--- EXERCISE INSTRUCTIONS ---
Extract the lines between the ones holding "Keep writing the" and "bpy.context.collection.objects.link(obj)", inclusive, exactly as written and nothing more.

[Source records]
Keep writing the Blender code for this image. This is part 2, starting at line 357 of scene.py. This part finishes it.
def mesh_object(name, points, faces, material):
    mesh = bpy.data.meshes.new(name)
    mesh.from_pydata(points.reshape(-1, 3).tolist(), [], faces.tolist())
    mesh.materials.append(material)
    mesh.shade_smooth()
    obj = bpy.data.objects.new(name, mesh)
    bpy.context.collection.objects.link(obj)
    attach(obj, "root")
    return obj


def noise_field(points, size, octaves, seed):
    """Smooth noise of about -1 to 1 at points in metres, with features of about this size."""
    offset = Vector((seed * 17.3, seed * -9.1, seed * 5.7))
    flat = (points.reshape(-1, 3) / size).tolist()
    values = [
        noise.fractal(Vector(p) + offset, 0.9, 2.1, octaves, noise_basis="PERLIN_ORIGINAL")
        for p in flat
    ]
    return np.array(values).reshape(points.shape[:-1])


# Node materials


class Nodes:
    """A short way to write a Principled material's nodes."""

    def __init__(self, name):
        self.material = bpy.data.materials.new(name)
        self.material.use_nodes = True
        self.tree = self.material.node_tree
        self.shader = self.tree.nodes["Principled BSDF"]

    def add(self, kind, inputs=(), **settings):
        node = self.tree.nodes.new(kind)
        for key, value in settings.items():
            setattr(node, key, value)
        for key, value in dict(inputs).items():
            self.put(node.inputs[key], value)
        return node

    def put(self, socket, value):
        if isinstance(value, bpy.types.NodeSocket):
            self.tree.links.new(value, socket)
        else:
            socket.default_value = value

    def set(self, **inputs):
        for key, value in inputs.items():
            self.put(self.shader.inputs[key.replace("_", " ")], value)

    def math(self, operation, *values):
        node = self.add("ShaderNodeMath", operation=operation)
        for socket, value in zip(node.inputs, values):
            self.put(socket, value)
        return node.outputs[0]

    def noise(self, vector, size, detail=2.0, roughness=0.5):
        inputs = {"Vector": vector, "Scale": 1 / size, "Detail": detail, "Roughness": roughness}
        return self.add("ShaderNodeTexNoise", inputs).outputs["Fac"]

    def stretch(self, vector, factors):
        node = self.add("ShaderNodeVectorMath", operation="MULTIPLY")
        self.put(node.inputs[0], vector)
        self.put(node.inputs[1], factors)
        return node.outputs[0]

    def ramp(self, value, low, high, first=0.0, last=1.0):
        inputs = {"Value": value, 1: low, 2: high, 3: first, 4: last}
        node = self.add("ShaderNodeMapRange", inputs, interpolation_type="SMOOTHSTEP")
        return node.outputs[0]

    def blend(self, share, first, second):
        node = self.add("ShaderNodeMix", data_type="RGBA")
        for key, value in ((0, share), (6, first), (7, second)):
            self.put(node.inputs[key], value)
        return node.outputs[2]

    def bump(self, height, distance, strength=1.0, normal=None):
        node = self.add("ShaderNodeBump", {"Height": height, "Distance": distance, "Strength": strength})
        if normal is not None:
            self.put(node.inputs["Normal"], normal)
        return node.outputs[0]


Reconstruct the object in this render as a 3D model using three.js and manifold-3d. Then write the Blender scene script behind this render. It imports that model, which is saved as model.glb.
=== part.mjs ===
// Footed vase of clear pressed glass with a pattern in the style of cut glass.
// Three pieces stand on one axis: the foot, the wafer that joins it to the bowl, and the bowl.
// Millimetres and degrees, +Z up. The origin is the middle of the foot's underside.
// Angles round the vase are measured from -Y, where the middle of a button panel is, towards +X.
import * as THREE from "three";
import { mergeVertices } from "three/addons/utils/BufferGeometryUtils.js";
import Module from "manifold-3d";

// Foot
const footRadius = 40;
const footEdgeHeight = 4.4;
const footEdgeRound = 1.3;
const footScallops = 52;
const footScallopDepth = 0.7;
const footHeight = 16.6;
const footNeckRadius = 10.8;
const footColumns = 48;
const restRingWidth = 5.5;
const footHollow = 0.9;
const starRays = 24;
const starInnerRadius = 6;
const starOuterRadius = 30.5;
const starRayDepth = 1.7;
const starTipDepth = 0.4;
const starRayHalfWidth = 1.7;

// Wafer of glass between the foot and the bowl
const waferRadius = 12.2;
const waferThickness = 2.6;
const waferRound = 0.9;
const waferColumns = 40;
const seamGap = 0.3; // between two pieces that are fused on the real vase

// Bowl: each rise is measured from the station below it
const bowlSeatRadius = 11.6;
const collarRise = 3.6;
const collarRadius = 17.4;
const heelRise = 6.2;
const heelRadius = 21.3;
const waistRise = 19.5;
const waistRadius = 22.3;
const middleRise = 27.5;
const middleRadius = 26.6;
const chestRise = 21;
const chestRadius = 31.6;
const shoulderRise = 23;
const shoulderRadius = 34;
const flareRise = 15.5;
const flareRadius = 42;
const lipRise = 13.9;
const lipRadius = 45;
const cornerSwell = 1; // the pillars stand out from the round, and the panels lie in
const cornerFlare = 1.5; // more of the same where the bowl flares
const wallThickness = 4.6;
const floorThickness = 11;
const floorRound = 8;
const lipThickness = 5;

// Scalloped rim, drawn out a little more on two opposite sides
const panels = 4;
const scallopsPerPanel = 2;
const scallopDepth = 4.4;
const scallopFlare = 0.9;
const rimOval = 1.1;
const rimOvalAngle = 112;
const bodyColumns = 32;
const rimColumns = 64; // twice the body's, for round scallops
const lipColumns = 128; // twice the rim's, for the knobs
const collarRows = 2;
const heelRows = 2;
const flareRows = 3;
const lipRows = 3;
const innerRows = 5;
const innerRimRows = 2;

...

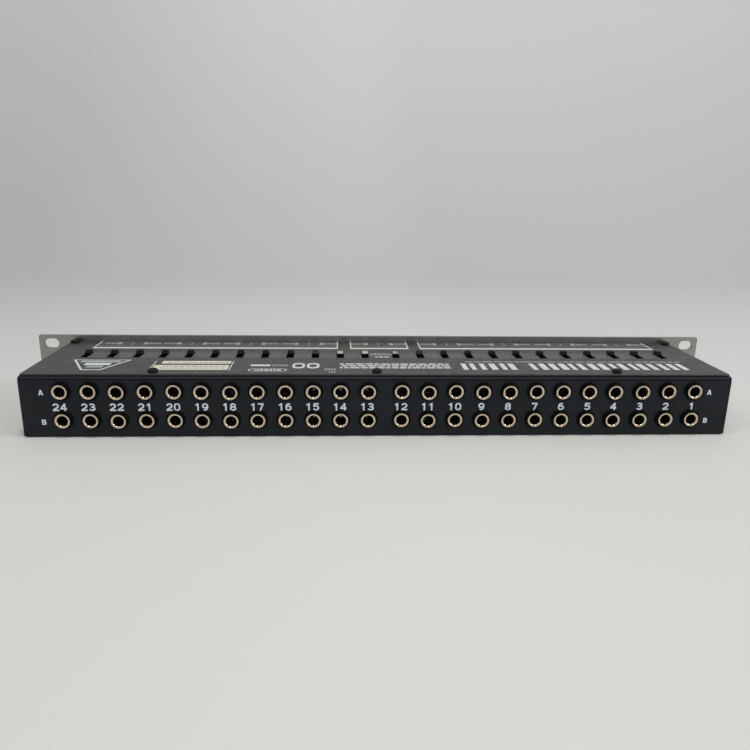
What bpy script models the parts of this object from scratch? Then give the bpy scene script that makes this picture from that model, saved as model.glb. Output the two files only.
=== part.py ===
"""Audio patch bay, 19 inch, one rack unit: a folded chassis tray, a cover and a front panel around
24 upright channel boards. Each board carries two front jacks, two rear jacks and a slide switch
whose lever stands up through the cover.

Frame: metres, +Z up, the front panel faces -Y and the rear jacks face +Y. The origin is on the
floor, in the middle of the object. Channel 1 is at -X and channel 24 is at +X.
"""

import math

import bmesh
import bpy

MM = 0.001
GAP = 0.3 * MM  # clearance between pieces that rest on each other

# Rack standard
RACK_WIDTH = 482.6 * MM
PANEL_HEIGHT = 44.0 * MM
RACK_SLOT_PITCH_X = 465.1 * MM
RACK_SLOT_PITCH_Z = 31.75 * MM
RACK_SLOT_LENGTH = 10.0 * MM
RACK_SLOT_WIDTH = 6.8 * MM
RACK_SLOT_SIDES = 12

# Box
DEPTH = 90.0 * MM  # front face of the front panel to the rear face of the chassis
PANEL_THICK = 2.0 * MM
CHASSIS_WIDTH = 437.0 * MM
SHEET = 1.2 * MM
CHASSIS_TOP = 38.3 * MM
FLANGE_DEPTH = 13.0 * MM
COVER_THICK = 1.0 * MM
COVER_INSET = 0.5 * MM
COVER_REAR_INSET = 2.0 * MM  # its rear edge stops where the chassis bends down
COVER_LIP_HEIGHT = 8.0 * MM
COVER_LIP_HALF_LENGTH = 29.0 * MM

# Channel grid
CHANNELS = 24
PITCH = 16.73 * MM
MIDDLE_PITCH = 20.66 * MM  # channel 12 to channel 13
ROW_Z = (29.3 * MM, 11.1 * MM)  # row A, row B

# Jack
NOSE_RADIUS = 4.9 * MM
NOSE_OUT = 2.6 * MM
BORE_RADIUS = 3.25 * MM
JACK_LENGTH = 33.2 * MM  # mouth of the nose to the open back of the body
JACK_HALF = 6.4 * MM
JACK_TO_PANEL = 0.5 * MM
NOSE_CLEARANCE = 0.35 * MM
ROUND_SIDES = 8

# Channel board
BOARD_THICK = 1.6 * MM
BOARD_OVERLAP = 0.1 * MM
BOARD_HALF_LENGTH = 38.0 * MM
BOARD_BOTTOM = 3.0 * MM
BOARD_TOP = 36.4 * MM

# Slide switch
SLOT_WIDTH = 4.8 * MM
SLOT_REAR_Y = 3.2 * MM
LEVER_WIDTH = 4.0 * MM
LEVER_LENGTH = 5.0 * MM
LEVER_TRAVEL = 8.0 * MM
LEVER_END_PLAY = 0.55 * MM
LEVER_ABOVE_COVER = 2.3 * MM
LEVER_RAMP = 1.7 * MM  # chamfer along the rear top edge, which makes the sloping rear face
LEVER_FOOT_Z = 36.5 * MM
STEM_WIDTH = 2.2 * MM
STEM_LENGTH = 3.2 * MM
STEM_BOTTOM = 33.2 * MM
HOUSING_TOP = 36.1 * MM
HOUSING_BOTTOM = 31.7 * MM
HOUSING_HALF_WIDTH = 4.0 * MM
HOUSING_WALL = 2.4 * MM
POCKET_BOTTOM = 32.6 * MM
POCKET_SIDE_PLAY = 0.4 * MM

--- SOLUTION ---
Keep writing the Blender code for this image. This is part 2, starting at line 357 of scene.py. This part finishes it.
def mesh_object(name, points, faces, material):
    mesh = bpy.data.meshes.new(name)
    mesh.from_pydata(points.reshape(-1, 3).tolist(), [], faces.tolist())
    mesh.materials.append(material)
    mesh.shade_smooth()
    obj = bpy.data.objects.new(name, mesh)
    bpy.context.collection.objects.link(obj)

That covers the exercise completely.